Ukrainian President Volodymyr Zelensky will address the Group of Seven (G-7) nations in an emergency meeting following a spate of Russian strikes on Ukrainian cities.

Zelensky said the speech was scheduled when he discussed an urgent G-7 meeting with German Chancellor Olaf Scholz.

“We also discussed the issue of increasing pressure on [the Russian Federation] & aid in restoring damaged infrastructure,” the Ukrainian president tweeted.

Scholz’s office confirmed to CNN the emergency meeting will take place virtually on Tuesday.

The G-7 consists of Canada, France, Germany, Italy, Japan, the United Kingdom and the United States.

The group’s members have slapped crippling sanctions on Russia following its invasion of Ukraine in February.

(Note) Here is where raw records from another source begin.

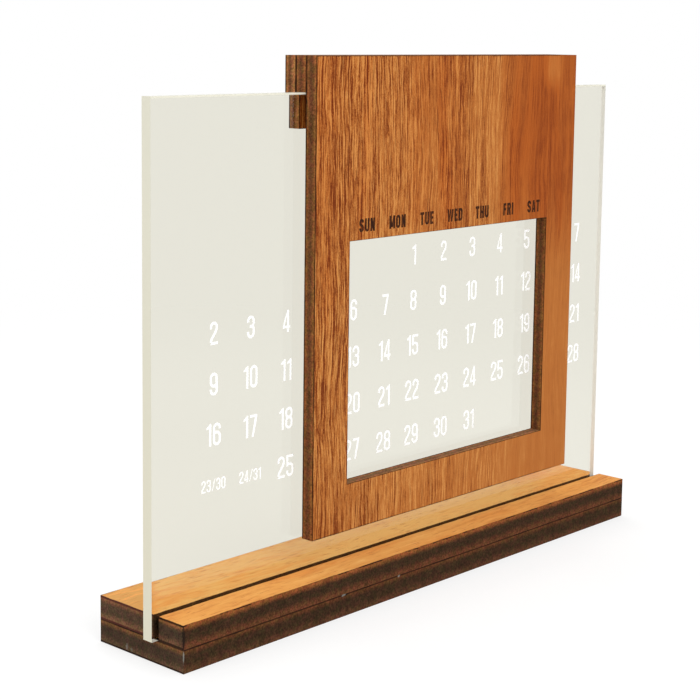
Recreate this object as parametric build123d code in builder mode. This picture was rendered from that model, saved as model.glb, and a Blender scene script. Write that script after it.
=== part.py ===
"""Perpetual desk calendar: a clear date panel stands in a slotted plywood base, and a plywood
frame with a window hangs on the panel's top edge and slides along it to choose the month.

Frame: origin at the centre of the base's underside, +X along the base to the right, -Y to the
front, +Z up. Millimetres.
"""

import os
from build123d import *

os.makedirs("parts", exist_ok=True)

# Base: a full-size lower board with a front and a rear rail glued on top of it.
base_length = 180.0
base_depth = 30.0
lower_board_thickness = 5.8
rail_thickness = 5.8
base_face_ply = 0.8
front_rail_depth = 8.7

# Date panel: clear sheet that stands on the lower board, in the slot between the rails.
panel_thickness = 3.0
panel_height = 126.5
panel_left_overhang = 2.0
panel_right_inset = 3.0
slot_clearance = 0.1

# Slider: window board in front of the panel, spacer strip on its edge, hook strip behind it.
# It hangs clear of the base.
window_board_thickness = 3.6
hook_strip_thickness = 3.6
slider_face_ply = 0.6
slider_length = 108.4
slider_left_offset = 47.4
slider_base_gap = 8.4
spacer_height = 9.0
hook_height = 18.0
slider_clearance = 0.3

# Window in the slider, centred on its length.
window_width = 83.2
window_height = 62.6
window_sill_height = 12.3

# Places along the depth, from the front of the base to its back.
base_front = -base_depth / 2
slot_width = panel_thickness + 2 * slot_clearance
slot_front = base_front + front_rail_depth
slot_back = slot_front + slot_width
rear_rail_depth = base_depth - front_rail_depth - slot_width
panel_back = slot_back - slot_clearance
panel_front = panel_back - panel_thickness
window_board_back = panel_front - slider_clearance
spacer_thickness = panel_thickness + 2 * slider_clearance
spacer_back = window_board_back + spacer_thickness
hook_back = spacer_back + hook_strip_thickness

# Places along the length, from the left end of the base.
base_left = -base_length / 2
panel_left = base_left - panel_left_overhang
panel_length = panel_left_overhang + base_length - panel_right_inset
slider_left = base_left + slider_left_offset
window_left = slider_left + (slider_length - window_width) / 2

# Heights above the table.
base_top = lower_board_thickness + rail_thickness
panel_bottom = lower_board_thickness
panel_top = panel_bottom + panel_height
slider_top = panel_top + spacer_height
slider_bottom = base_top + slider_base_gap
slider_height = slider_top - slider_bottom
window_bottom = slider_bottom + window_sill_height
hook_bottom = slider_top - hook_height


def place_rectangle(left, bottom, length, height, mode=Mode.ADD):
    """Draws a rectangle from its lower left corner in the sketch being made."""
    with Locations((left, bottom)):
        Rectangle(length, height, align=(Align.MIN, Align.MIN), mode=mode)


def draw_lower_board():
    place_rectangle(base_left, base_front, base_length, base_depth)


def draw_rear_rail():
    place_rectangle(base_left, slot_back, base_length, rear_rail_depth)


def draw_front_rail():
    place_rectangle(base_left, base_front, base_length, front_rail_depth)


def draw_date_panel():
    place_rectangle(panel_left, panel_bottom, panel_length, panel_height)


def draw_window_board():
    place_rectangle(slider_left, slider_bottom, slider_length, slider_height)
    place_rectangle(window_left, window_bottom, window_width, window_height, mode=Mode.SUBTRACT)


def draw_spacer_strip():
    place_rectangle(slider_left, panel_top, slider_length, spacer_height)


def draw_hook_strip():
    place_rectangle(slider_left, hook_bottom, slider_length, hook_height)


def cut_sheet(label, plane, thickness, draw_outline):
    """Cuts one flat sheet: its outline on the plane, as thick as the sheet along the normal."""
    with BuildPart() as sheet:
        with BuildSketch(plane):
            draw_outline()
        extrude(amount=thickness)
    sheet.part.label = label
    export_step(sheet.part, f"parts/{label}.step")


def cut_plywood(name, plane, thickness, face_ply, first_face, last_face, draw_outline):
    """Cuts one three-ply board as its plies: a face ply, the core and the other face ply."""
    core_ply = thickness - 2 * face_ply
    cut_sheet(f"{name}_{first_face}_ply", plane, face_ply, draw_outline)
    cut_sheet(f"{name}_core", plane.offset(face_ply), core_ply, draw_outline)
    cut_sheet(f"{name}_{last_face}_ply", plane.offset(face_ply + core_ply), face_ply, draw_outline)


# The base's boards lie flat, and their plies are stacked upwards.
for name, underside, thickness, draw_outline in (
    ("lower_board", 0.0, lower_board_thickness, draw_lower_board),
    ("rear_rail", lower_board_thickness, rail_thickness, draw_rear_rail),
    ("front_rail", lower_board_thickness, rail_thickness, draw_front_rail),
):
    plane = Plane.XY.offset(underside)
    cut_plywood(name, plane, thickness, base_face_ply, "bottom", "top", draw_outline)

# The date panel stands upright. The XZ plane faces the front, so a sheet grows forwards from
# its back face.
cut_sheet("date_panel", Plane.XZ.offset(-panel_back), panel_thickness, draw_date_panel)

# The slider's boards stand upright too, and their plies are stacked forwards.
for name, back_face, thickness, draw_outline in (
    ("window_board", window_board_back, window_board_thickness, draw_window_board),
    ("spacer_strip", spacer_back, spacer_thickness, draw_spacer_strip),
    ("hook_strip", hook_back, hook_strip_thickness, draw_hook_strip),
):
    plane = Plane.XZ.offset(-back_face)
    cut_plywood(name, plane, thickness, slider_face_ply, "back", "front", draw_outline)
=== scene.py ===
import math

import bpy
from mathutils import Matrix, Vector
from mathutils.geometry import delaunay_2d_cdt


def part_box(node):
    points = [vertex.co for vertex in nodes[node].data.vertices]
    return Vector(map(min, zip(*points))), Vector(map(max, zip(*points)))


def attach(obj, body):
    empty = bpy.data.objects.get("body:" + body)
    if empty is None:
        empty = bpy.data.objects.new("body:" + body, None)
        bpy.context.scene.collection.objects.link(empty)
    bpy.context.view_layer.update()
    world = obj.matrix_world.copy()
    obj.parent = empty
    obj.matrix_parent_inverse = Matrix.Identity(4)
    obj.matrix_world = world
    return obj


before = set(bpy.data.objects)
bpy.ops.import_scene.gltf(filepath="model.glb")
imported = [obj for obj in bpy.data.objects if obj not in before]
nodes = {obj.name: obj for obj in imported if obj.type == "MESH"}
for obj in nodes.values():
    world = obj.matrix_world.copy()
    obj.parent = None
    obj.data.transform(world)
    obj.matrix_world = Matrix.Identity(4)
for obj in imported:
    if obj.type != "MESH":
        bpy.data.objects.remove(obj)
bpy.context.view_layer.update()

# ---------------------------------------------------------------------------------------------
# Base boards: a full-size lower board with a rear and a front rail glued on top of it. They are
# three-ply sheet with a light orange face veneer, laser-cut, so every cut edge is charred.
# ---------------------------------------------------------------------------------------------

MM = 0.001
TO_MM = 1000.0
X_AXIS, Y_AXIS, Z_AXIS = range(3)


def srgb(red, green, blue):
    """An 8-bit screen colour as the linear colour that a shader socket takes."""
    channels = []
    for value in (red, green, blue):
        share = value / 255
        channels.append(share / 12.92 if share <= 0.04045 else ((share + 0.055) / 1.055) ** 2.4)
    return (*channels, 1.0)


def feed(tree, value, socket):
    """Links an output to a socket, or sets the socket to a constant."""
    if isinstance(value, bpy.types.NodeSocket):
        tree.links.new(value, socket)
    else:
        socket.default_value = value


def feed_sockets(tree, node, **values):
    """Feeds a node's sockets; an underscore in a socket's name stands for a space."""
    for label, value in values.items():
        feed(tree, value, node.inputs[label.replace("_", " ")])
    return node


def add_node(tree, kind, **values):
    """A new node of a kind, with these of its sockets fed."""
    return feed_sockets(tree, tree.nodes.new(f"ShaderNode{kind}"), **values)


def calculate(tree, operation, first, second=0.0, clamp=False):
    node = add_node(tree, "Math")
    node.operation = operation
    node.use_clamp = clamp
    feed(tree, first, node.inputs[0])
    feed(tree, second, node.inputs[1])
    return node.outputs[0]


def add_up(tree, *values):
    total = values[0]
    for value in values[1:]:
        total = calculate(tree, "ADD", total, value)
    return total


def ramp(tree, value, low, high, out_low=0.0, out_high=1.0):
    """A smooth step: out_low where value is below low, out_high above high."""
    node = add_node(
        tree, "MapRange", Value=value, From_Min=low, From_Max=high, To_Min=out_low, To_Max=out_high
    )
    node.interpolation_type = "SMOOTHSTEP"
    return node.outputs["Result"]


def mix_colours(tree, share, first, second):
    """Colours mixed by a share. A Mix node's colour sockets are its inputs 6 and 7."""
    node = add_node(tree, "Mix", Factor=share)
    node.data_type = "RGBA"
    feed(tree, first, node.inputs[6])
    feed(tree, second, node.inputs[7])
    return node.outputs[2]


def mix_values(tree, share, first, second):
    """Values mixed by a share. A Mix node's value sockets are its inputs 2 and 3."""
    node = add_node(tree, "Mix", Factor=share)
    feed(tree, first, node.inputs[2])
    feed(tree, second, node.inputs[3])
    return node.outputs[0]


def choose(tree, share, value):
    """A plain value as it is. A pair of values or colours is mixed by the share."""
    if not isinstance(value, list):
        return value
    mix = mix_colours if isinstance(value[0], tuple) else mix_values
    return mix(tree, share, *value)


def split(tree, vector):
    """A vector's three parts."""
    return add_node(tree, "SeparateXYZ", Vector=vector).outputs


def join(tree, x, y, z):
    """A vector from its three parts."""
    return add_node(tree, "CombineXYZ", X=x, Y=y, Z=z).outputs[0]


def calculate_vector(tree, operation, first, second):
    """Adds, subtracts or multiplies two vectors or colours part by part."""
    node = add_node(tree, "VectorMath")
    node.operation = operation
    feed(tree, first, node.inputs[0])
    feed(tree, second, node.inputs[1])
    return node.outputs[0]


def vector_length(tree, vector):
    node = add_node(tree, "VectorMath")
    node.operation = "LENGTH"
    feed(tree, vector, node.inputs[0])
    return node.outputs["Value"]


def dim(tree, colour, value):
    """The colour times a grey value."""
    node = add_node(tree, "VectorMath")
    node.operation = "SCALE"
    feed(tree, colour, node.inputs[0])
    feed(tree, value, node.inputs["Scale"])
    return node.outputs[0]


def stretched_noise(tree, position, waves, detail=1.0, swing=None):
    """Noise with so many waves a millimetre along each axis of the position. With a swing it is
    centred on nought and multiplied by the swing."""
    point = calculate_vector(tree, "MULTIPLY", position, waves)
    node = add_node(tree, "TexNoise", Vector=point, Scale=1.0, Detail=detail, Roughness=0.6)
    if swing is None:
        return node.outputs["Fac"]
    centred = calculate(tree, "SUBTRACT", node.outputs["Fac"], 0.5)
    return calculate(tree, "MULTIPLY", centred, swing)


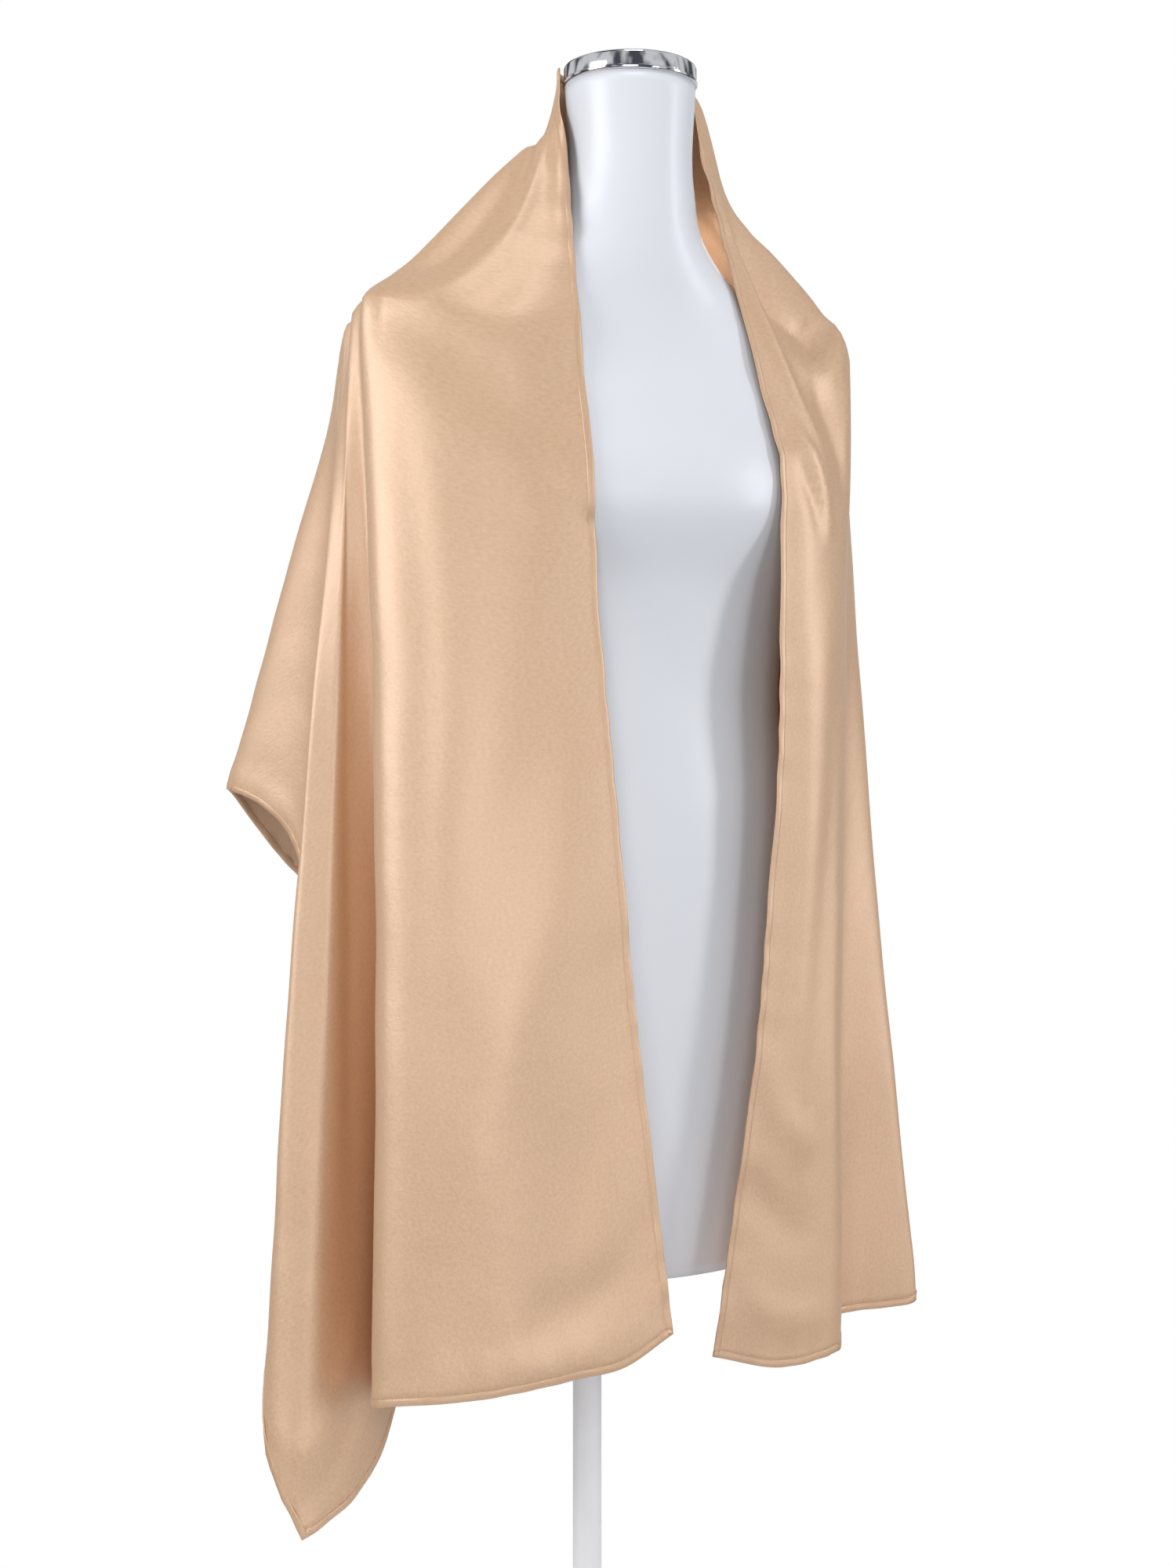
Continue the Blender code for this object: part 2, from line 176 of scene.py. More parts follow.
# Dress form, a row for each level: height, half width, y of the widest line, depth in front of it
# and behind it, and how square the section is, 2 being an ellipse
FORM_COLUMNS = ("z", "half_width", "middle_y", "front", "back", "square")
FORM_LEVELS = (
    ("bottom", 0.480, 0.146, 0.000, 0.112, 0.104, 2.1),
    ("thigh", 0.600, 0.162, 0.000, 0.115, 0.114, 2.1),
    ("hip", 0.720, 0.170, 0.000, 0.117, 0.122, 2.1),
    ("high_hip", 0.820, 0.162, -0.005, 0.112, 0.110, 2.1),
    ("waist", 0.915, 0.151, -0.012, 0.099, 0.094, 2.1),
    ("ribs", 0.985, 0.155, -0.018, 0.103, 0.096, 2.2),
    ("bust", 1.050, 0.162, -0.022, 0.120, 0.102, 2.5),
    ("chest", 1.110, 0.172, -0.026, 0.103, 0.103, 2.4),
    ("armhole", 1.148, 0.180, -0.030, 0.088, 0.094, 2.2),
    ("shoulder_end", 1.172, 0.168, -0.034, 0.080, 0.082, 2.1),
    ("shoulder", 1.192, 0.134, -0.040, 0.073, 0.070, 2.0),
    ("slope", 1.212, 0.098, -0.048, 0.066, 0.060, 2.0),
    ("neck_base", 1.240, 0.063, -0.060, 0.055, 0.052, 2.0),
    ("neck", 1.280, 0.0485, -0.068, 0.0485, 0.0485, 2.0),
    ("neck_top", 1.356, 0.0485, -0.070, 0.0485, 0.0485, 2.0),
)
FORM_SIDES = 128
FORM_RINGS = 150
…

Russia had been part of the group, then known as the G-8, before it annexed the Crimean Peninsula in 2014.

Russian President Vladimir Putin over the weekend and on Monday ordered mass strikes targeting civilian infrastructure in around a dozen Ukrainian cities, including the capital of Kyiv where at least five people died.

The strikes were in apparent retaliation for an explosion on the Kerch bridge, which links Russia to the Crimean Peninsula. Putin has blamed the “terrorist” attacks on Ukraine and has vowed a “harsh” response.

World leaders have condemned the Russian strikes, noting the targeting of civilians is a war crime.